Os peixes ciclídeos são conhecidos no mundo científico por sua capacidade de alterar, em apenas uma única estação, aspectos da forma do corpo para corresponder às condições de alimentação e outras mudanças no ambiente, diz Albertson. O esqueleto é especialmente sensível a essas alterações ambientais. Estudar os peixes ciclídeos oferece vislumbres sobre como os organismos, em geral, podem se adaptar às principais mudanças ambientais induzidas pelo homem.

Usando morfometria geométrica, os pesquisadores avaliaram mudanças em seis espécies nativas – de grandes espécies que se alimentam de peixes a pequenos onívoros oportunistas – em cinco gêneros que representam variedades locais distintas, cujas formas corporais refletem seus papéis ecológicos. Para isso, eles usaram muitos espécimes de inventários de peixes coletados antes do fechamento da barragem, em 1980-1982, agora armazenados na coleção de peixes do Inpa, além de espécimes de levantamentos de rios ainda anteriores guardados agora no Museu de Zoologia da Universidade de São Paulo (USP).

Albertson, autor correspondente do estudo, explica: “Nossa hipótese geral é que o represamento do Tocantins e a subsequente formação do reservatório de Tucuruí induziram mudanças no hábitat e no comportamento de forrageamento e que a anatomia das populações de ciclídeos residentes mudou de forma que lhes permite se adaptar a essas novas condições do ambiente. Este estudo representa um primeiro passo para avaliar tal hipótese”.

Surpresa

Gilbert acrescenta: “Foi algo surpreendente? Sim! Embora esperássemos ver mudanças nas espécies generalistas – aquelas já predispostas a viver em uma variedade de habitats –, ficamos surpresos ao ver mudanças de forma nas especialistas também. Evoluir para se especializar em um determinado tipo de presa ou habitat pode fornecer uma vantagem competitiva no curto prazo. Mas também pode ser um beco sem saída evolutivo em face de grandes mudanças ambientais.”

Essas espécies especialistas não apenas ainda são encontradas na área, mas parecem ser tão capazes de mudar a forma do corpo quanto as generalistas, relatam os autores.

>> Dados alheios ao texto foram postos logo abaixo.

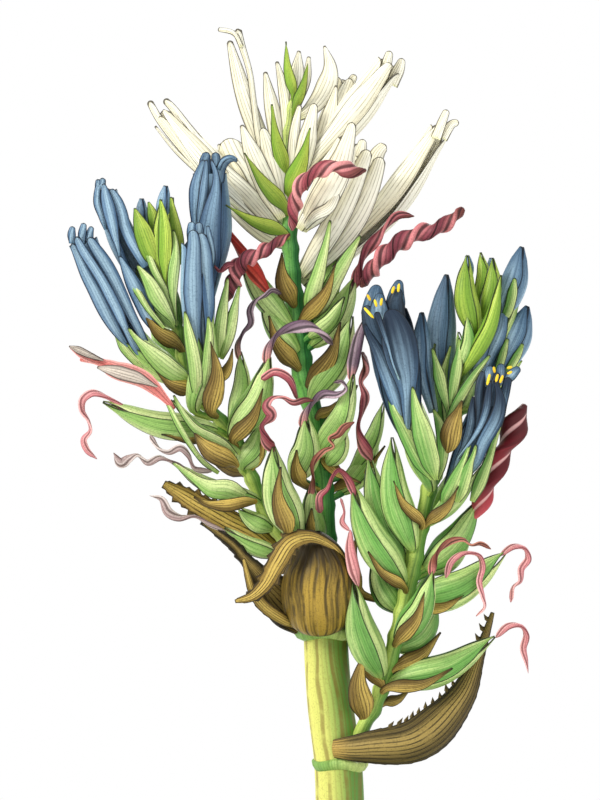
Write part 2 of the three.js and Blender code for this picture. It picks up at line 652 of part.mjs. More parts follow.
const IVORY_BLOOMS = {
  top_bloom_1: [
    petal([[-16.2, -1, 165, 2], [-20, -3, 175, 3.4], [-25, -4, 186, 3.6], [-28.8, -5, 194.5, 1]]),
    petal([[-16.2, -1, 165, 2], [-18, -3, 174, 3.4], [-20, -4, 184, 3.4], [-22, -4, 192, 1]]),
  ],
  top_bloom_2: [corolla([-16.5, 3, 163, -37.2, 8, 191.5, 4.4], { open: false })],
  top_bloom_3: [corolla([-15.5, 1.5, 159.5, -56.1, 5, 202.4, 5.4], { bow: 0.02 })],
  top_bloom_4: [
    petal([[-16.6, 3, 177, 1.6], [-22, 5, 190, 3], [-26.7, 5, 206, 2.6], [-29.4, 4, 218, 2],
      [-35, 3, 223.5, 1]]),
    petal([[-16.6, 3, 177, 1.6], [-19, 6, 190, 2.8], [-20.5, 7, 203, 2.6], [-22, 7, 212, 0.8]]),
  ],
  top_bloom_5: [
    petal([[-13.4, 1, 193, 1.2], [-6.4, 2, 201, 3], [-3.4, 2, 210, 3.3], [-4.4, 2, 219, 0.9]]),
    petal([[-13.4, 1, 193, 1.2], [-11, 3, 203, 2.4], [-10, 4, 212, 2], [-9.4, 4, 217, 0.7]]),
  ],
  top_bloom_6: [corolla([-13.4, -1, 177, 16.6, -2, 214.6, 5.2])],
  top_bloom_7: [corolla([-13, 3, 176, 4.2, 6, 211, 4.6])],
  top_bloom_8: [
    petal([[-14.4, -1, 177.6, 1.6], [-12.6, -4, 186, 3.4], [-9, -5.5, 194, 3.6], [-7.4, -6, 201, 1.2]]),
    petal([[-14.4, -1, 177.6, 1.6], [-10, -3, 186, 3.2], [-5.6, -3.5, 196, 3.6], [-1.4, -4, 206, 1.2]]),
  ],
  top_bloom_9: [corolla([-11.4, -4, 163, 3.6, -14, 193.4, 6.4])],
  top_bloom_10: [
    corolla([-11.6, 2, 149, 9, -4, 188, 5.2]),
    corolla([-11.6, 3, 149, 15.4, 4, 187, 5]),
  ],
  top_bloom_11: [corolla([-10.6, 3, 146, 33.4, 2, 197.4, 4.8])],
};

// Spent corollas: places are x, y, z and half width, from the calyx outwards
const SPENT = {
  left_spent_1: [
    ribbon([[-32.8, -8, 140, 1.2], [-31.6, -10, 146, 2.4], [-27.6, -11, 151.6, 2.8],
      [-20.5, -12, 155, 2.8], [-14.1, -13, 160.2, 1]], { turns: 1, steps: 8 }),
    ribbon([[-29, -10.5, 149, 1.2], [-33, -11.5, 152.6, 1.5], [-38, -12.5, 150.2, 1.2]],
      { turns: 0.2, steps: 4 }),
  ],
  left_spent_2: [ribbon([[-21, -6, 143.4, 0.8], [-24, -6, 148, 2.3], [-28.5, -5, 155, 1.8],
    [-34.5, -3, 163.8, 1.3]], { turns: 0.2, steps: 6 })],
  left_spent_3: [ribbon([[-29.9, -6, 123.4, 0.8], [-29.4, -7, 129.6, 1.1], [-26.1, -8, 133.5, 1.1],
    [-26.4, -8, 139.2, 1.1], [-22.2, -8, 142.2, 1], [-16.9, -8, 143.1, 0.7]], { turns: 1 })],
  left_spent_4: [ribbon([[-21.6, -12.6, 122, 1], [-19.2, -14.5, 128.6, 1.5],
    [-14.1, -15.5, 132.9, 1.8], [-8.1, -16, 133.8, 1.9], [-2, -16, 128.4, 1]], { turns: 1 })],
  left_spent_5: [ribbon([[-65, -10, 109.6, 0.9], [-69, -10, 113.2, 1.3], [-74.2, -10, 113, 1.3],
    [-75.6, -9, 107, 1.1], [-76, -9, 100.6, 1.1], [-71.6, -9, 94.2, 0.8]], { turns: 1, steps: 9 })],
  left_spent_6: [ribbon([[-47.9, -14.4, 110.2, 1], [-54.3, -17, 116.1, 3], [-64.2, -18, 122.2, 3],
    [-72.3, -18, 124.4, 2.4], [-80.1, -17, 127.7, 1]], { turns: 0.4, flat: 0.35 })],
  left_spent_7: [ribbon([[-46.4, -11.4, 91.6, 0.9], [-53, -12, 94, 1.2], [-57.6, -12, 92.6, 1.1],
    [-61, -12, 94.8, 1.1], [-67.2, -12, 96, 0.9]], { turns: 1 })],
  left_spent_8: [ribbon([[-37.4, -12.4, 100.6, 0.8], [-42.6, -16.5, 105, 1.1], [-47, -17.5, 98, 1.1],
    [-51.9, -17, 97, 1], [-55.8, -16, 101, 0.8]], { turns: 1 })],
  left_spent_9: [ribbon([[-30.6, -8.6, 71.6, 0.8], [-38.6, -10, 76, 1.1], [-45.9, -10, 76.8, 1.2],
    [-50.1, -10, 81.4, 1.2], [-56.4, -10, 84, 0.8]], { turns: 1 })],
  left_spent_10: [ribbon([[-18.7, -15, 94, 0.9], [-22.2, -18, 101, 1.8], [-21.6, -18.5, 108.6, 1.8],
    [-17, -18.5, 112, 1.3], [-11.4, -18, 108.9, 0.8]], { turns: 0.6 })],
  centre_spent_1: [ribbon([[-10.2, -9, 103, 0.9], [-8.6, -12, 109.6, 1.3], [-3, -13.6, 113.4, 1.3],
    [1.8, -14, 115.4, 1.1], [-0.6, -15, 118.2, 0.7]], { turns: 1 })],
  centre_spent_2: [ribbon([[3.9, -12, 118, 0.9], [4.6, -9.6, 123.6, 1.9], [5.8, -8.4, 130, 1.7],
    [7.4, -8, 135.4, 0.9]], { turns: 0.3, steps: 6 })],
  centre_spent_3: [ribbon([[10, -6, 91.4, 0.8], [6.4, -8, 98.6, 1.7], [5.6, -8, 104.8, 1.2],
    [7, -7.6, 111.6, 1.2], [7, -7.4, 119, 2.4], [6.9, -7, 125.8, 1]], { turns: 0.8, steps: 9 })],
  centre_spent_4: [ribbon([[3.4, -2.4, 145, 0.9], [5.6, -4, 151, 2], [10, -5, 159.6, 1.8],
    [16, -5.6, 164.6, 1.6], [22.8, -6, 167, 0.9]], { turns: 0.9 })],
  centre_spent_5: [ribbon([[4, -3.4, 143, 1], [10, -8.6, 150.6, 2.6], [17.4, -9.6, 157.4, 3],
    [26, -10, 160.6, 3], [36.8, -10, 167.6, 2]], { turns: 1.5, flat: 0.5, steps: 12 })],
  centre_spent_6: [ribbon([[4.9, -12, 82.6, 0.7], [2.4, -14, 89.6, 1.2], [-1.6, -15, 90.6, 1.3],
    [-4.4, -15.6, 85.4, 1.3], [-6.3, -16, 78, 0.8]], { turns: 0.5 })],
  centre_spent_7: [ribbon([[-8, -6.4, 83.4, 0.7], [-7.6, -11.4, 92, 0.9], [-3.6, -14, 98.4, 0.9],
    [-1.4, -14, 101.8, 0.9], [4.2, -14, 105.6, 0.7]], { turns: 0.8 })],
  centre_spent_8: [ribbon([[-3.6, -9, 160, 1], [-13.6, -11, 164, 1.6], [-14.6, -12, 172, 2.1],
    [-9, -13, 177.4, 2.2], [-1, -14, 178.4, 2.6], [7.6, -14, 179.6, 1.2]], { turns: 1, steps: 9 })],
  right_spent_1: [ribbon([[4.6, -10.8, 54, 1], [3.2, -12.4, 62, 1.7], [1.8, -13, 71.1, 1.7],
    [1.5, -13, 78, 0.8]], { turns: 0.3, steps: 6 })],
  right_spent_2: [ribbon([[44, -5, 39.6, 0.8], [49.4, -6, 44.2, 1.3], [53.8, -6, 43, 1.4],
    [54.6, -5, 36.6, 1.2], [56.9, -5, 30, 0.7]], { turns: 0.8 })],
  right_spent_3: [ribbon([[26.9, -13.4, 58.6, 0.9], [28.6, -15, 65.8, 1.4], [33.6, -15.4, 70, 1.3],
    [38.7, -15, 68.7, 0.9], [44.8, -14, 67.8, 0.6]], { turns: 0.8 })],
  right_spent_4: [ribbon([[47, -4, 65, 0.9], [52, -5, 68, 1.2], [56.2, -5, 65.6, 1.2],
    [54.8, -5, 59.4, 1.1], [51.1, -5, 51.2, 0.8]], { turns: 0.8 })],
  right_spent_5: [ribbon([[37, -3, 71, 0.8], [40, -8.4, 65.8, 1.1], [42.9, -9, 62, 1.1],
    [42.6, -9, 54.6, 1.1], [41.2, -8, 47.4, 0.8]], { turns: 0.8 })],
  right_spent_6: [ribbon([[36.4, -5, 76, 1.4], [43, -7, 86, 3.9], [51.4, -8, 98.6, 4.6],
    [57.6, -8, 111.4, 2.4]], { turns: 0.9, flat: 0.4 })],
};

// Every panicle piece in order of right of way: each keeps CLEARANCE to the pieces before it
const TERRACOTTA = new THREE.Color("#b5653a");
const SOIL = new THREE.Color("#3d2c20");
const LEAF = new THREE.Color("#7f9a72");
const STEM_GREEN = new THREE.Color("#6fa045");
const CALYX_GREEN = new THREE.Color("#a3cf62");
const BRACT_BROWN = new THREE.Color("#8a6a23");
const PETAL_BLUE = new THREE.Color("#456c9c");
const PETAL_IVORY = new THREE.Color("#f1ead0");
const SPENT_PINK = new THREE.Color("#a2606c");

const plans = [
  ...Object.entries(LARGE_BRACTS).map(([name, shapes]) => ({ name, shapes, color: BRACT_BROWN })),
  ...Object.entries(BLUE_BLOOMS).map(([name, shape]) => ({ name, shapes: [shape], color: PETAL_BLUE })),
  ...Object.entries(SPENT).map(([name, shapes]) => ({ name, shapes, color: SPENT_PINK })),
  ...Object.entries(IVORY_BLOOMS).map(([name, shapes]) => ({ name, shapes, color: PETAL_IVORY })),
  { name: "left_spray", ...leftSpray, color: CALYX_GREEN },
  { name: "right_spray", ...rightSpray, color: CALYX_GREEN },
  { name: "main_stem", ...mainStem, color: STEM_GREEN },
  { name: "rosette", shapes: rosette, color: LEAF },
];

const meet = (a, b) => [0, 1, 2].every((axis) => a.min[axis] <= b.max[axis] && b.min[axis] <= a.max[axis]);

function largestBody(solid) {
  return solid.decompose().reduce((best, body) => (body.volume() > best.volume() ? body : best));
}

const stems = plans
  .filter(({ core }) => core)
  .map(({ name, core }) => ({ name, solid: core(0), room: core(CLEARANCE) }));
const made = [];
for (const { name, shapes, color } of plans) {
  let body = fuse(shapes, 0);
  const box = body.boundingBox();
  for (const other of made)
    if (meet(box, other.room.boundingBox())) body = body.subtract(other.room);
  for (const stem of stems)
    if (stem.name !== name && meet(box, stem.room.boundingBox())) body = body.subtract(stem.room);
  const own = stems.find((stem) => stem.name === name);
  if (own) {
    let core = own.solid;
    if (name !== "main_stem") core = core.subtract(stems.find((stem) => stem.name === "main_stem").room);
    body = body.add(core);
  }
  body = largestBody(body);
  const room = own ? fuse(shapes, CLEARANCE).add(own.room) : fuse(shapes, CLEARANCE);
  made.push({ name, color, solid: body, room });
}

const rosetteRoom = made.find(({ name }) => name === "rosette").room;
const scapeRoom = stems.find(({ name }) => name === "main_stem").room;
const soil = largestBody(makeSoil().subtract(rosetteRoom).subtract(scapeRoom));

const plant = new THREE.Group();
function addMesh(name, solid, color, roughness) {
  const { vertProperties, triVerts } = solid.getMesh();
  const geometry = new THREE.BufferGeometry();
  geometry.setAttribute("position", new THREE.BufferAttribute(vertProperties, 3));
  geometry.setIndex(new THREE.BufferAttribute(triVerts, 1));
  geometry.computeVertexNormals();
  const material = new THREE.MeshStandardMaterial({ color, roughness, metalness: 0 });
  const mesh = new THREE.Mesh(geometry, material);
  mesh.name = name;
  plant.add(mesh);
}

addMesh("pot", makePot(), TERRACOTTA, 0.9);
addMesh("soil", soil, SOIL, 1);
for (const { name, solid, color } of made) addMesh(name, solid, color, 0.6);

export default plant;
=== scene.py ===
import math
import random

import bpy
import numpy as np
from mathutils import Euler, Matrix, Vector, noise


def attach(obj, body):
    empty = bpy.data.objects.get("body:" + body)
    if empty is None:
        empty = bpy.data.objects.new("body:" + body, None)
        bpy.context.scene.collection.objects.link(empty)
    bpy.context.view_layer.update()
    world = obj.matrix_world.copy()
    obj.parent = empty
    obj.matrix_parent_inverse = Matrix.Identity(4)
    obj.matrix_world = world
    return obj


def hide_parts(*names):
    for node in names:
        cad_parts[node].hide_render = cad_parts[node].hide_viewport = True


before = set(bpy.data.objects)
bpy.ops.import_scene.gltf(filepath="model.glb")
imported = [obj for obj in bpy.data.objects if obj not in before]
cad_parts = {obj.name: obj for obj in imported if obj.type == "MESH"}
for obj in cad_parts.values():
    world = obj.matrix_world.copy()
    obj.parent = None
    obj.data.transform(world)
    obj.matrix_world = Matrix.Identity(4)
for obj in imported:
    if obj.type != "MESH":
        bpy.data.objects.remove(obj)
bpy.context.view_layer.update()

# ---------------------------------------------------------------------------------------------
# Pot: tapered terracotta, pressed and fired in one piece, with a thick rim band, a floor and four
# drain holes. Matt and chalky, with pale lime where water has dried through the wall.
pot_height, pot_top, pot_foot = 0.125, 0.075, 0.050
pot_wall, pot_floor, band_height = 0.005, 0.006, 0.024
drain_radius, drain_circle = 0.004, 0.025
band_foot = pot_height - band_height
wall_flare = (pot_top - 0.009 - pot_foot) / band_foot


def node(tree, kind, inputs=None, **settings):
    """Adds a shader node, sets it up, and feeds each input a value or another node's output."""
    made = tree.nodes.new(kind)
    for name, value in settings.items():
        setattr(made, name, value)
    for name, value in (inputs or {}).items():
        if isinstance(value, bpy.types.NodeSocket):
            tree.links.new(value, made.inputs[name])
        else:
            made.inputs[name].default_value = value
    return made


def rgb(code):
    """Linear colour of a #rrggbb paint."""
    parts = [int(code[i : i + 2], 16) / 255 for i in (1, 3, 5)]
    return [c / 12.92 if c <= 0.04045 else ((c + 0.055) / 1.055) ** 2.4 for c in parts] + [1]


def grains(tree, place, scale, detail=4.0, roughness=0.55):
    """Soft random grains from 0 to 1."""
    inputs = {"Vector": place, "Scale": scale, "Detail": detail, "Roughness": roughness}
    return node(tree, "ShaderNodeTexNoise", inputs).outputs["Fac"]


def stretch(tree, value, low, high, to_low=0.0, to_high=1.0):
    """Brings a value from the range low..high to another range, and clamps it."""
    ends = {"Value": value, 1: low, 2: high, 3: to_low, 4: to_high}
    return node(tree, "ShaderNodeMapRange", ends, interpolation_type="SMOOTHSTEP").outputs[0]


def tint(tree, share, under, over):
    """Lays one colour over another by a share from 0 to 1."""
    return node(tree, "ShaderNodeMix", {0: share, 6: under, 7: over}, data_type="RGBA").outputs[2]


def sums(tree, operation, *values):
    return node(tree, "ShaderNodeMath", dict(enumerate(values)), operation=operation).outputs[0]


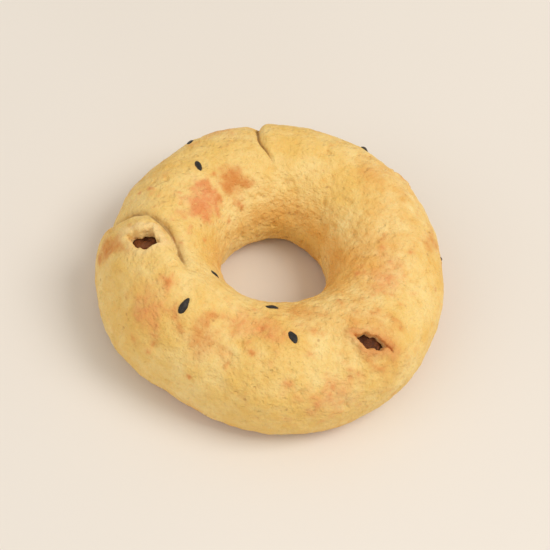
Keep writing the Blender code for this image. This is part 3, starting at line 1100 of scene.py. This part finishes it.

Albertson observa ainda que as mudanças em todas as espécies “tendem a estar associadas a aspectos funcionalmente relevantes da anatomia, incluindo cabeça, nadadeira e formato do corpo”. Eles descobriram que as regiões do corpo que mudaram com o tempo são exatamente aquelas com maior probabilidade de permitir a sobrevivência em seu novo ambiente, acrescenta.